BEGIN Source data
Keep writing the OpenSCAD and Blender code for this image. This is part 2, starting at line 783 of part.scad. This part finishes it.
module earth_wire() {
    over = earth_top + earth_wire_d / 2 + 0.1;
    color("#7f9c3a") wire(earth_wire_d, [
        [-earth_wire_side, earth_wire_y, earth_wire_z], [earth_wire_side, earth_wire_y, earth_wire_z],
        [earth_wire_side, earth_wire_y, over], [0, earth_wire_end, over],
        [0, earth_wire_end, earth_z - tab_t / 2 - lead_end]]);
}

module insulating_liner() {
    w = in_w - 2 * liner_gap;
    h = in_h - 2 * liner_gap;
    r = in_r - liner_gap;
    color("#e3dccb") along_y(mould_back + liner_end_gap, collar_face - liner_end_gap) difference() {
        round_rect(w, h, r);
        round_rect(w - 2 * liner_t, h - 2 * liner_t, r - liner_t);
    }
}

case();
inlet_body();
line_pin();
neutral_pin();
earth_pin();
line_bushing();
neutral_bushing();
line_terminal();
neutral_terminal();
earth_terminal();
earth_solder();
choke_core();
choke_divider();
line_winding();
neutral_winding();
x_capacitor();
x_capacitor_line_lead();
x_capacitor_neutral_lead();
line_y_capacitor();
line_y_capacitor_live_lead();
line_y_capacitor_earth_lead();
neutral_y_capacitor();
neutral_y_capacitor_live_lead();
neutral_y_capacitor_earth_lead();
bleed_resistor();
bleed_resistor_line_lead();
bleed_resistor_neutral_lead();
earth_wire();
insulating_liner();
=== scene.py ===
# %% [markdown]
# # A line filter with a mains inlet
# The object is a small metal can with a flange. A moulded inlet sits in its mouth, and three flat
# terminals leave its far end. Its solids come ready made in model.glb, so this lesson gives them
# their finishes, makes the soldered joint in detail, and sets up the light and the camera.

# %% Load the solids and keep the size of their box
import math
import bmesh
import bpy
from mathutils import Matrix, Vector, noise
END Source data
BEGIN Source data
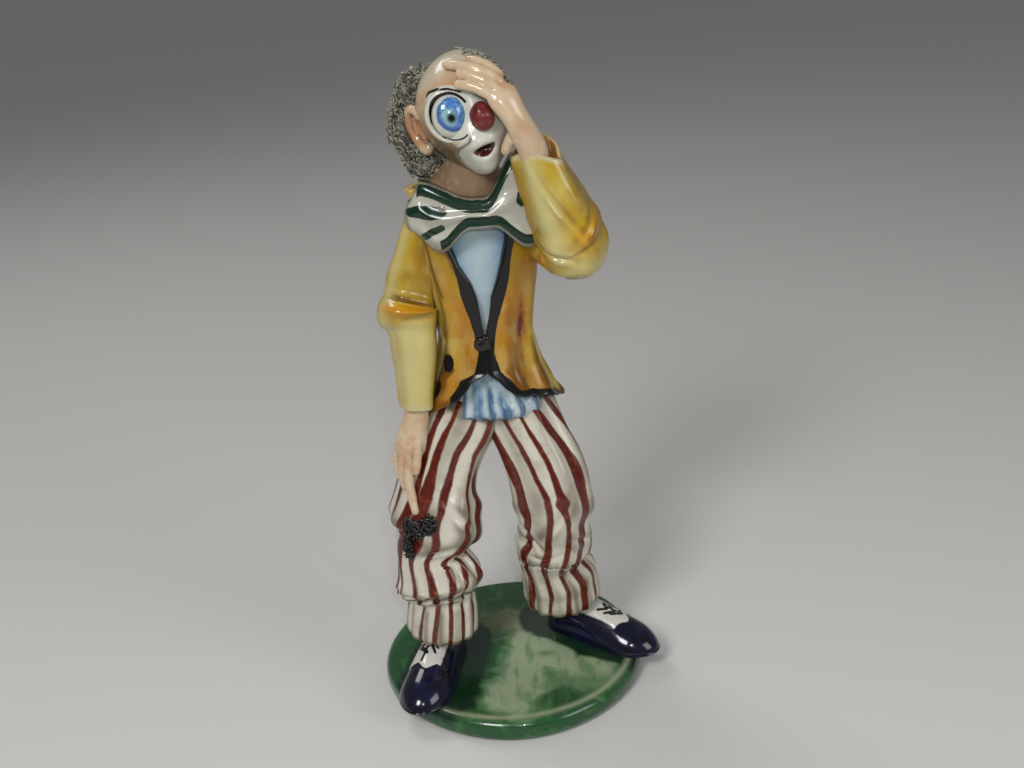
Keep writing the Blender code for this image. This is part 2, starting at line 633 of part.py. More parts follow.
END Source data
Begin with the line containing "x_capacitor_line_lead();", end with the line containing "# their finishes, makes", and repeat every line in that stretch exactly.

x_capacitor_line_lead();
x_capacitor_neutral_lead();
line_y_capacitor();
line_y_capacitor_live_lead();
line_y_capacitor_earth_lead();
neutral_y_capacitor();
neutral_y_capacitor_live_lead();
neutral_y_capacitor_earth_lead();
bleed_resistor();
bleed_resistor_line_lead();
bleed_resistor_neutral_lead();
earth_wire();
insulating_liner();
=== scene.py ===
# %% [markdown]
# # A line filter with a mains inlet
# The object is a small metal can with a flange. A moulded inlet sits in its mouth, and three flat
# terminals leave its far end. Its solids come ready made in model.glb, so this lesson gives them
# their finishes, makes the soldered joint in detail, and sets up the light and the camera.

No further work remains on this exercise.